All of this has the potential to make things much better for the 50+ group. But that potential is far from guaranteed. 

The government cannot take 50+ employment improvements for granted

History tells us that people in their 50s, and particularly in their 60s, fare far worse on government back-to-work support than young people.  

On the Work Programme (2011 to 2017) around 22% of 50-59s and 14% of 60+ participants got a job. Participants on the subsequent Work and Health programme fared slightly better, but job outcomes for 60+ participants is still below 20% – putting them far behind younger workers.  

Put another way: a Work and Health Programme participant in their 60s was half as likely to be in work within two years than an 18-24-year-old.

Some outcome gap is always likely to exist, however competent the provision. But any government willing to accept such differences as inevitable cannot in good conscience increase their expectations on the poorest people to keep working into their late 60s. Yet this is what is happening, with the State Pension Age set to rise to 67 by 2028.
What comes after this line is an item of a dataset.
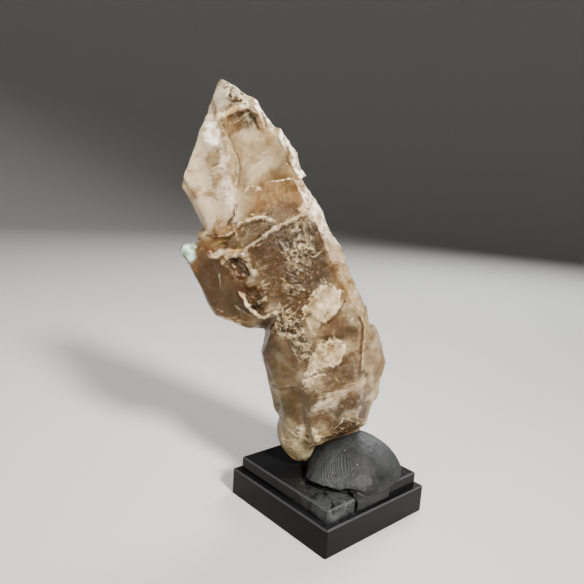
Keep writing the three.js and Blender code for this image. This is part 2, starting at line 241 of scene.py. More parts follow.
def edges_of(mesh):
    ends = np.empty(len(mesh.edges) * 2, np.int32)
    mesh.edges.foreach_get("vertices", ends)
    return ends.reshape(-1, 2)


def blurred(points, edges, rounds, strength):
    """The vertices' points, each moved towards the mean of its neighbours."""
    count = np.bincount(edges.ravel(), minlength=len(points)).astype(float)
    for _ in range(rounds):
        total = np.zeros_like(points)
        np.add.at(total, edges[:, 0], points[edges[:, 1]])
        np.add.at(total, edges[:, 1], points[edges[:, 0]])
        points = points + (total / count[:, None] - points) * strength
    return points


def bulge(points, normals, edges, rounds):
    """How far each point stands out of the surface round it: above 0 on an edge, below 0 in a groove."""
    return ((points - blurred(points, edges, rounds, 0.6)) * normals).sum(axis=1)


def keep(mesh, name, values):
    """Stores one number or one colour at each vertex, for the material to read."""
    kind = "FLOAT_COLOR" if values.ndim > 1 else "FLOAT"
    stored = mesh.attributes.new(name, kind, "POINT")
    if values.ndim > 1:
        rgba = np.column_stack([values, np.ones(len(values))])
        stored.data.foreach_set("color", rgba.astype(np.float32).ravel())
    else:
        stored.data.foreach_set("value", values.astype(np.float32))


# ---- The crystal's features ----
# Paths in pixels were picked on the photo, and placed() turns them into (u, w). The others are (u, w).
FACES_Y = -5.0  # mm, about where the front faces lie
PLATES_Y = -5.6  # mm, where the frosted plates lie

# Thin bright lines, where an edge or a crack catches the light: path in pixels, half width in mm, strength.
LINES = placed({
    "under the tip": ([(246, 105), (257.5, 112)], 0.05, 0.9),
    "smoky patch 1": ([(238, 117), (248.7, 110)], 0.05, 0.8),
    "smoky patch 2": ([(231, 121), (237.5, 118)], 0.04, 0.6),
    "smoky patch 3": ([(250, 111), (252.4, 118.5), (253, 126)], 0.04, 0.6),
    "edge of the wing": ([(218, 120), (225, 135), (231, 150), (237.2, 165), (236, 174.3)], 0.05, 0.45),
    "edge of the wing, low": ([(236, 177), (232.5, 191.3), (232, 202.3), (230, 220.3), (234.8, 230.3)],
                              0.05, 0.5),
    "arc on the wing": ([(209, 170), (217.5, 165.3), (223.7, 167)], 0.06, 0.7),
    "scratch 1": ([(261, 153), (268, 150)], 0.04, 0.8),
    "scratch 2": ([(250, 169), (261, 161)], 0.04, 0.7),
    "bright line": ([(268, 182), (279, 180.6), (291, 179)], 0.08, 1.0),
    "swoosh": ([(244, 192), (248.5, 186), (254, 186), (260.5, 189.5)], 0.08, 0.5),
    "end of the wing": ([(201, 232.5), (212.5, 237.5), (227.5, 235), (235, 231)], 0.06, 0.7),
    "ledge A": ([(235.5, 225), (242, 222), (251, 219), (258, 217), (267, 217), (273, 220),
                 (278, 225)], 0.07, 0.6),
    "ledge A, left": ([(241, 244), (238, 238), (234, 229), (229, 227)], 0.05, 0.5),
    "ledge B": ([(305.5, 209.5), (298, 216), (286.7, 221), (280, 224), (275.5, 227), (269, 231), (260, 239.5),
                 (253, 243), (245.5, 249.5)], 0.08, 0.6),
    "hollow's upper edge": ([(222.5, 264.3), (228.3, 256.5), (240, 257), (248, 259.5), (251, 266),
                             (253, 273)], 0.06, 0.6),
    "in the hollow": ([(241, 260.5), (248, 267), (251.5, 275)], 0.05, 0.8),
    "long crack": ([(279, 240.5), (298, 260.5)], 0.04, 0.9),
    "short crack 1": ([(254.5, 271.7), (268, 264)], 0.04, 0.7),
    "short crack 2": ([(302, 254), (312, 245)], 0.04, 0.8),
    "short crack 3": ([(313, 257), (323, 248)], 0.04, 0.7),
    "short crack 4": ([(264.5, 257), (272, 254)], 0.04, 0.6),
    "blade mark 1": ([(215.5, 266), (220, 273), (221, 278.5)], 0.04, 0.6),
    "blade mark 2": ([(216.7, 272.8), (220, 278.7), (221, 286.5)], 0.06, 0.7),
    "rim of the lower hollow": ([(270, 314), (266.7, 317.8), (255.5, 312.8), (249, 306), (245.5, 298),
                                 (240.5, 292.8)], 0.08, 0.6),
    "fan 1": ([(256.7, 287), (264.5, 279.5)], 0.05, 0.9),
    "fan 2": ([(257, 288), (269, 281.7)], 0.05, 0.9),
    "fan 3": ([(257, 289.4), (270.6, 286)], 0.04, 0.8),
    "right of the hollow": ([(260, 291.7), (266.7, 297), (271, 300.5)], 0.08, 0.5),
    "chip 1": ([(280, 305), (275.5, 312.8), (279, 316)], 0.09, 0.5),
    "chip 2": ([(286.7, 311.7), (292, 305)], 0.05, 0.8),
    "lower edge": ([(283, 321.7), (292, 325), (294.5, 320.5), (302, 318)], 0.09, 0.5),
    "rim of the block": ([(186.7, 256), (192.5, 272.8), (205, 298), (213.4, 311.5), (224.5, 318.4),
                          (240, 324)], 0.09, 0.6),
    "edge of the bump": ([(357, 305), (361.7, 315), (365, 327), (362.8, 341.7), (362.8, 360.5),
                          (360.5, 376)], 0.06, 0.5),
    "zigzag": ([(327, 376), (330.5, 379), (336, 375)], 0.04, 0.6),
    "bright crack": ([(336, 426), (341.7, 420.5), (342.8, 416), (353.9, 420.5), (360.5, 426)], 0.05, 0.8),
    "foot": ([(318, 435), (327, 437), (340.5, 437), (349.5, 432.8)], 0.08, 0.8),
    "under the lobe": ([(270.5, 385), (278, 389.5), (289.5, 387), (298, 387), (307, 390.5)], 0.05, 0.4),
    "knob 2": ([(283, 430), (290, 434), (298, 440)], 0.06, 0.45),
    "knob 3": ([(287, 449), (296, 454), (306, 454), (314, 447)], 0.06, 0.45),
    "knob 4": ([(296, 428), (302, 436), (300, 446)], 0.06, 0.45),
    "layer 1": ([(235, 306), (250, 315), (262, 319)], 0.05, 0.5),
    "layer 2": ([(225, 317), (245, 322), (262, 327)], 0.05, 0.4),
    "layer 3": ([(213, 307), (222, 311), (228, 309)], 0.05, 0.6),
    "stroke 1": ([(280, 302), (275, 311), (268, 315)], 0.04, 0.7),
    "stroke 2": ([(283, 308), (290, 302)], 0.04, 0.7),
    "stroke 3": ([(292, 315), (300, 305)], 0.04, 0.7),
    "stroke 4": ([(287, 318), (296, 312)], 0.04, 0.7),
    "on the bump": ([(377, 325), (383, 343), (389, 362)], 0.05, 0.6),
    "knob": ([(282.8, 445), (295, 444), (307, 445), (316, 436)], 0.06, 0.45),
}, FACES_Y)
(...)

So here is our message to government: don’t accept this. You say in the White Paper that you need to work through the relationship between devolved delivery bodies and the Department for Work and Pensions (DWP). Setting standards has to be part of this. Without spending any money, the government can send a signal to the whole system that lower performance of services for people in their 50s and 60s is not acceptable. Galvanising the system could go a long way.

That’s what we call an age positive approach. The second step is to be age curious. The government has vast evaluation capacity – they need to use it. We need robust evaluation of these all-age schemes that is specifically targeted at unpicking what is happening for people in their 50s and 60s.  
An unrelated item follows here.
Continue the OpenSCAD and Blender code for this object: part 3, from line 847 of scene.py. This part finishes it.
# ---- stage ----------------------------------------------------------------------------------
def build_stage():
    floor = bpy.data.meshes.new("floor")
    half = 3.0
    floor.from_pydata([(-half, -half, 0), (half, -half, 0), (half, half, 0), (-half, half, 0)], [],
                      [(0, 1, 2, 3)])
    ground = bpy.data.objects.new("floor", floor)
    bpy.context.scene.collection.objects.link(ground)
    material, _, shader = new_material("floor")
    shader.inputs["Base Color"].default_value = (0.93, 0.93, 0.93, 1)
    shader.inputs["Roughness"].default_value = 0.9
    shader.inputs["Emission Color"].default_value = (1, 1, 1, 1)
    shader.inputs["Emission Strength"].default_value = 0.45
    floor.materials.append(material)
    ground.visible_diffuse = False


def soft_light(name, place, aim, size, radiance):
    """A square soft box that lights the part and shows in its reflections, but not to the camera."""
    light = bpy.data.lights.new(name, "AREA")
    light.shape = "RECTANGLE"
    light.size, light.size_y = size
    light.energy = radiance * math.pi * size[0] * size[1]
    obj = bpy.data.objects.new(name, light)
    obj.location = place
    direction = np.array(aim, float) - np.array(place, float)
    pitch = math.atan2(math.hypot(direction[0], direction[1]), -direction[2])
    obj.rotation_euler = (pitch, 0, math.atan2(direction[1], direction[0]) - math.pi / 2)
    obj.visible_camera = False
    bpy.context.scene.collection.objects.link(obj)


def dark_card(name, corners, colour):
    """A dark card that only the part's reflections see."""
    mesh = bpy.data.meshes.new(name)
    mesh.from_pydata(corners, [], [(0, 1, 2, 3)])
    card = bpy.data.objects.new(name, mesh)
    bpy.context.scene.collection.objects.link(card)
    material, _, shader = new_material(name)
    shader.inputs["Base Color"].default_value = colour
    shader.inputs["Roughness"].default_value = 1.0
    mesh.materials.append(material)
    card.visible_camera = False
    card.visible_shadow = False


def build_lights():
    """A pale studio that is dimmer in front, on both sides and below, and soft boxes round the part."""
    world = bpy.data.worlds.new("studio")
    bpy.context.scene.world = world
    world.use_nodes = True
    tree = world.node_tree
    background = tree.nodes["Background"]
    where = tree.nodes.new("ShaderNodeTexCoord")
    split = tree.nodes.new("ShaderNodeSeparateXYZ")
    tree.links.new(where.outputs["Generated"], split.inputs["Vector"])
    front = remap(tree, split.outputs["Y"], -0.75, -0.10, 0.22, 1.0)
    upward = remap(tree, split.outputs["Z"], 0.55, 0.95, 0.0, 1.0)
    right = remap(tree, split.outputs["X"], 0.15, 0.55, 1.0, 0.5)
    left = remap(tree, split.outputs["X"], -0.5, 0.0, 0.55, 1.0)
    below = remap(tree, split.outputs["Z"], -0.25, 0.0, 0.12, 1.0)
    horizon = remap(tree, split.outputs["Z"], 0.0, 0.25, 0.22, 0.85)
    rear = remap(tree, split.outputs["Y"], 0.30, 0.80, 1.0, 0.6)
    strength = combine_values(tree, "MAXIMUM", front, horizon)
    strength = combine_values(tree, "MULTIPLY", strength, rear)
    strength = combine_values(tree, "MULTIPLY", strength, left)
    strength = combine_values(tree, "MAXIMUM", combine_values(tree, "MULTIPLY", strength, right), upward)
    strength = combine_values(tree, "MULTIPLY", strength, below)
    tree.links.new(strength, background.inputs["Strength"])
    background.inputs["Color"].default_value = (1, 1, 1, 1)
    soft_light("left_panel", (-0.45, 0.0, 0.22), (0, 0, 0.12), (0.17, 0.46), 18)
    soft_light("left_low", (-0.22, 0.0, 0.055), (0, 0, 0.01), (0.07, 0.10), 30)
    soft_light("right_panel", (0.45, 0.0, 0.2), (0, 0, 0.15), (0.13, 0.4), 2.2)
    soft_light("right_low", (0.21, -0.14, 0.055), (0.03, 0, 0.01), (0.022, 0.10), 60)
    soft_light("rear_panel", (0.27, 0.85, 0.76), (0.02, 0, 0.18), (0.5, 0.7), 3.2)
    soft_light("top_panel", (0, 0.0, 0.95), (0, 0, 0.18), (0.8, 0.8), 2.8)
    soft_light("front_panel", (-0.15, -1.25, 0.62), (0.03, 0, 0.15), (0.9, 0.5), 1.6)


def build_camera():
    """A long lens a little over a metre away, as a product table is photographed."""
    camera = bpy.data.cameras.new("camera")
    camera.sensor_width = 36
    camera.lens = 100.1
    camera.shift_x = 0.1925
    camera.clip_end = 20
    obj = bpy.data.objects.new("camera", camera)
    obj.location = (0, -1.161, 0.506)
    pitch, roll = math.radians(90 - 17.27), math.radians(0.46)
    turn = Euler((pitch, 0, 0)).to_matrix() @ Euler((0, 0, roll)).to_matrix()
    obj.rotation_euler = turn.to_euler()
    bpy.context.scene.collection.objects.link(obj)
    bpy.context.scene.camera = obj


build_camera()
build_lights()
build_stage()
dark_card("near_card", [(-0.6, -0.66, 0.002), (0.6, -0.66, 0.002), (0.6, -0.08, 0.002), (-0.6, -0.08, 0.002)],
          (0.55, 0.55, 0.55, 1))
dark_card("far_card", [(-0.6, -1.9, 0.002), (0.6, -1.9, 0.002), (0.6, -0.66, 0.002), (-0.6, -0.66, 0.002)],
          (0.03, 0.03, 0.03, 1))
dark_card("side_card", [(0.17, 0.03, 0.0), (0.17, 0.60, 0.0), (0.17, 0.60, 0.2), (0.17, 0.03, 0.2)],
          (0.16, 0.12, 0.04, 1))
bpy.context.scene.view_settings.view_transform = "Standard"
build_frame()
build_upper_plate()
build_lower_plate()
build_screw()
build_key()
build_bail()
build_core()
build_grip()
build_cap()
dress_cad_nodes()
And we need transparent publication of data, broken down by age, so the whole system knows what is happening. That will be harder to do under a devolved system, but perhaps even more important.

Perhaps these investigations will show that a targeted approach is not needed – that the over 50s can fare just as well on all-age provision if it’s done right. An age-curious approach will answer whether or not that’s right. But ageism in the labour market is a very real, and very entrenched phenomenon. It will stop this government from achieving their aims, as well as cause misery to individuals. Taking an age-positive approach will ensure that, at the very least, ageism does not hold back progress within DWP.